農水省が昨日(2017年8月1日)、輸入冷凍牛肉への「セーフガード(関税緊急引き上げ措置)」を発令して、一部の関税を38.5%から50%へと大幅に引き上げた。アメリカ産などの安さが、焼肉店を支えているだけに、影響は必至だ。冷蔵肉への跳ね返りなども懸念されている。
繁盛する焼肉店はどこも、安値が売りだが、それを支えるのが輸入の冷凍肉だ。アメリカ、オーストラリア、ニュージーランド産が多いが、今回の措置は、そのオーストラリアでの干ばつが原因だという。オーストラリア産が減ったのを、他地域で埋める必要があり、他地域からの輸入量が増えたのだ。
農水省によると、セーフガードは、4~6月の輸入量が基準値を超えたアメリカ、ニュージーランド、カナダ、EUに対して発動された。セーフガードは、特定の輸入品目の輸入急増で、影響を受ける国内の産業を保護するための緊急措置として、世界貿易機関(WTO)のルールで認められている。
関税率は、優遇的に引き下げていたものを、本来の率に戻したということらしいが、50%は大きい。アメリカ産のカルビだと、国産の半分以下という安さで、これが多くの大衆焼肉店の主力として、人気を支えてきた。その関税が1割以上も上がるわけだ。
スーパーは量目減らして対応
都内のあるスーパーでは、牛肉の半分が輸入品。

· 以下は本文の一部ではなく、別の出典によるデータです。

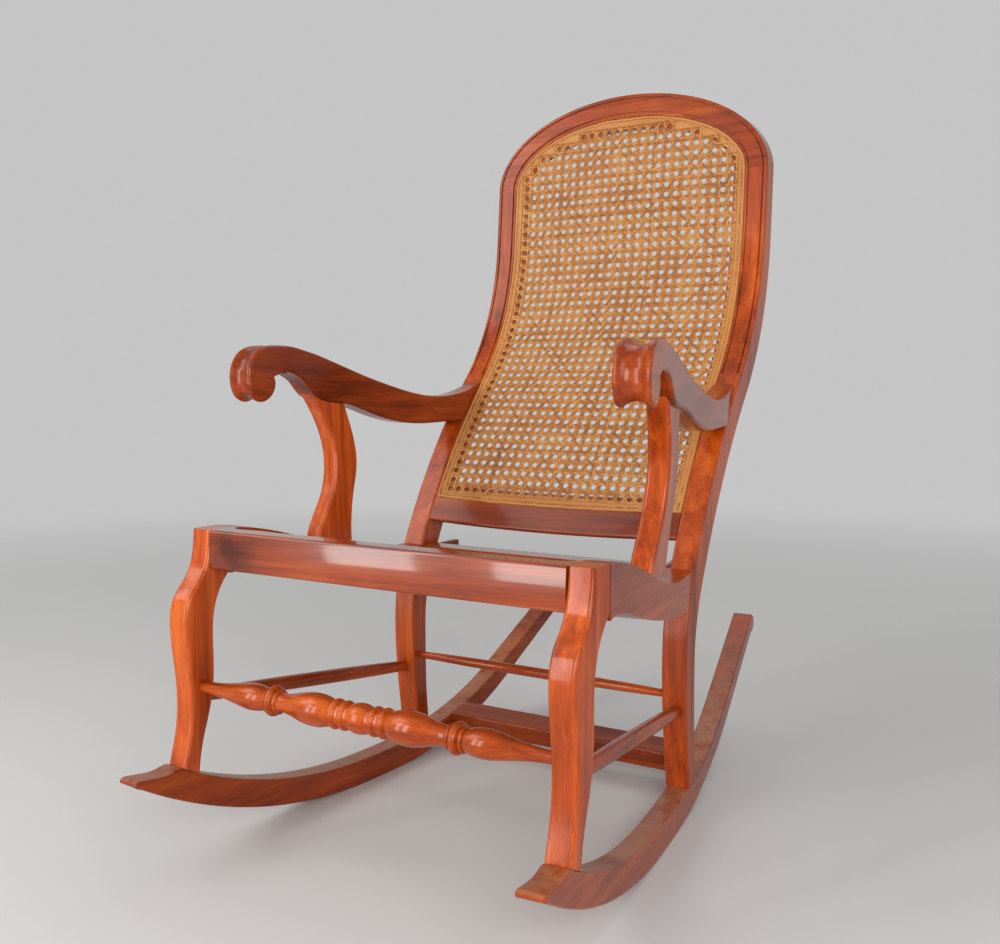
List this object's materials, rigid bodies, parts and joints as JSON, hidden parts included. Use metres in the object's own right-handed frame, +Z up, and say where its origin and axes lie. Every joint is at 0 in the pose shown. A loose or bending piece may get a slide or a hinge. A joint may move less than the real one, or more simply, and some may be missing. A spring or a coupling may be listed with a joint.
{
  "type": "rocking chair",
  "caption": "Wooden rocking armchair with a tall curved cane back, caned seat, scrolled arms, turned front stretcher and two long curved rockers.",
  "frame": {"origin": "on the floor, in the middle of the chair's width and of its length over the rockers", "axes": "+X to the side that is on the right in a view from the front, -Y the way the sitter faces, +Z up"},
  "size_m": [0.6048, 0.9349, 1.0705],
  "materials": {
    "polished_wood": "polished red-brown hardwood with grain",
    "raw_wood": "unpolished hardwood, hidden inside or under the seat",
    "cane": "woven split cane, golden tan",
    "steel": "plain steel wood screw"
  },
  "bodies": {
    "root": {"front_rail": "polished_wood", "rear_rail": "polished_wood", "crest_rail": "polished_wood", "low_back_rail": "polished_wood", "front_stretcher": "polished_wood", "rear_stretcher": "polished_wood", "rocker_bar": "polished_wood", "seat_cane": "cane", "seat_binding": "cane", "back_cane": "cane", "back_binding": "cane", "rocker_right": "polished_wood", "rocker_left": "polished_wood", "front_leg_right": "polished_wood", "front_leg_left": "polished_wood", "rear_post_right": "polished_wood", "rear_post_left": "polished_wood", "side_rail_right": "polished_wood", "side_rail_left": "polished_wood", "arm_right": "polished_wood", "arm_left": "polished_wood", "arm_support_right": "polished_wood", "arm_support_left": "polished_wood", "side_stretcher_right": "polished_wood", "side_stretcher_left": "polished_wood", "front_block_right": "raw_wood", "front_block_left": "raw_wood", "rear_block_right": "raw_wood", "rear_block_left": "raw_wood", "arm_screw_right": "steel", "arm_screw_left": "steel", "arm_plug_right": "polished_wood", "arm_plug_left": "polished_wood", "front_dowel_right": "raw_wood", "front_dowel_left": "raw_wood", "rear_dowel_right": "raw_wood", "rear_dowel_left": "raw_wood"}
  },
  "joints": []
}
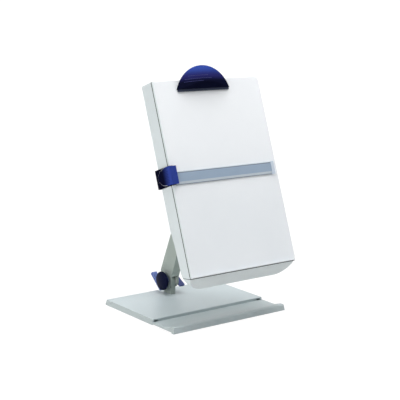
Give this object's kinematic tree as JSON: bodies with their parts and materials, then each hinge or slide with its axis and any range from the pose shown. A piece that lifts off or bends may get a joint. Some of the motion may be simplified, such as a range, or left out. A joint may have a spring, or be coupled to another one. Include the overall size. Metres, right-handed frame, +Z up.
{
  "type": "document holder",
  "caption": "Desk document holder: a clip board with a sliding line guide on a tilting arm, over a flat base with a shallow drawer and a pen trough.",
  "frame": {"origin": "on the desk, under the middle of the base", "axes": "+Z up, -Y towards the user, +X to the user's right"},
  "size_m": [0.2334, 0.2405, 0.4138],
  "materials": {
    "base_plastic": "fine moulded texture, light grey",
    "board_plastic": "fine moulded texture, light grey",
    "panel_plastic": "smooth satin, very light grey",
    "arm_plastic": "fine moulded texture, warm mid grey",
    "blue_plastic": "polished dark blue",
    "clip_saddle_plastic": "satin, near black",
    "guide_plastic": "clear tinted bar, blue grey",
    "cap_plastic": "satin, grey",
    "plated_steel": "zinc plated sheet",
    "bright_steel": "plain bright steel",
    "washer_plastic": "waxy, off white",
    "foot_rubber": "dull black",
    "felt": "short pile, near black"
  },
  "bodies": {
    "base": {"base_cover": "base_plastic", "base_floor": "plated_steel", "foot_1": "foot_rubber", "foot_2": "foot_rubber", "foot_3": "foot_rubber", "foot_4": "foot_rubber", "post": "arm_plastic", "ballast_left": "plated_steel", "ballast_right": "plated_steel", "drawer_guide_left": "base_plastic", "drawer_guide_right": "base_plastic", "cover_screw_1": "bright_steel", "cover_screw_2": "bright_steel", "cover_screw_3": "bright_steel", "cover_screw_4": "bright_steel", "post_screw_1": "bright_steel", "post_screw_2": "bright_steel", "post_screw_3": "bright_steel", "post_screw_4": "bright_steel"},
    "drawer": {"drawer_front": "base_plastic", "drawer_tray": "base_plastic"},
    "arm": {"arm_channel": "arm_plastic", "arm_back_cover": "arm_plastic", "friction_washer_left": "washer_plastic", "friction_washer_right": "washer_plastic"},
    "tilt_lever": {"tilt_lever_left": "blue_plastic", "tilt_lever_right": "blue_plastic", "hinge_axle": "bright_steel"},
    "board": {"back_shell": "board_plastic", "front_panel": "panel_plastic", "board_bracket": "arm_plastic", "board_pin": "bright_steel", "clip_saddle": "clip_saddle_plastic", "clip_pin": "bright_steel", "clip_spring": "bright_steel", "bracket_screw_1": "bright_steel", "bracket_screw_2": "bright_steel", "bracket_screw_3": "bright_steel", "bracket_screw_4": "bright_steel"},
    "clip": {"clip_jaw": "blue_plastic"},
    "slider": {"slider_body": "blue_plastic", "slider_felt": "felt", "slider_thumb": "blue_plastic", "line_guide": "guide_plastic", "guide_end_cap": "cap_plastic"}
  },
  "joints": [
    {"name": "drawer_slide", "type": "slide", "parent": "base", "child": "drawer", "axis": [0, -1, 0], "range_m": [0, 0.08]},
    {"name": "arm_tilt", "type": "hinge", "parent": "base", "child": "arm", "pos_m": [0, 0.072, 0.034], "axis": [1, 0, 0], "range_deg": [-20, 15]},
    {"name": "lever_turn", "type": "hinge", "parent": "base", "child": "tilt_lever", "pos_m": [0, 0.072, 0.034], "axis": [1, 0, 0], "range_deg": [-40, 0]},
    {"name": "board_tilt", "type": "hinge", "parent": "arm", "child": "board", "pos_m": [0, -0.01381, 0.27392], "axis": [1, 0, 0], "range_deg": [-25, 20]},
    {"name": "clip_open", "type": "hinge", "parent": "board", "child": "clip", "pos_m": [0, -0.02693, 0.39765], "axis": [1, 0, 0], "range_deg": [-25, 0], "stiffness_Nm_per_rad": 0.15, "springref_deg": 11.46},
    {"name": "guide_slide", "type": "slide", "parent": "board", "child": "slider", "axis": [0, 0.3469, 0.9379], "range_m": [-0.06, 0.115]}
  ]
}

関税が上がったからといって、そのまま小売値に上乗せできないのが実情だ。となると、「少しずつ量目を減らすような形にするしかない」という。値段は同じだが、量をちょっと減らすということだ。
セーフガードそのものが、値段を上げて輸入量を減らすという政策だから、値上がりは仕方がないが、量が減れば、他の種類への需要が高まる。これが牛肉全般、特に冷蔵肉の値段にも跳ね返るのではないかと、スーパーでは懸念していた。
一方、セーフガードの対象となった国からは早速反発が出た。アメリカのパーデュー農務長官は、「日本との重要な貿易関係を害するものだ」と批判した。
宮崎哲弥(評論家)は、「オーストラリアの干ばつが原因なんですね。不足分を他の国から調達した結果、輸入量が増えて、需給のアンバランスができてしまった。だからこれをアメリカにいっても、なかなか納得はしてくれない。丁寧に説明するしかない」
岩本乃蒼アナ「今回のセーフガードは、来年(2018年)の3月31日までということです」
セーフガードは、WTOの前身であるGATT(関税貿易一般協定)以来の、長い論議と妥協の産物。生産者の保護が消費者の利益と対立する宿命は、どこの国でも同じことだ。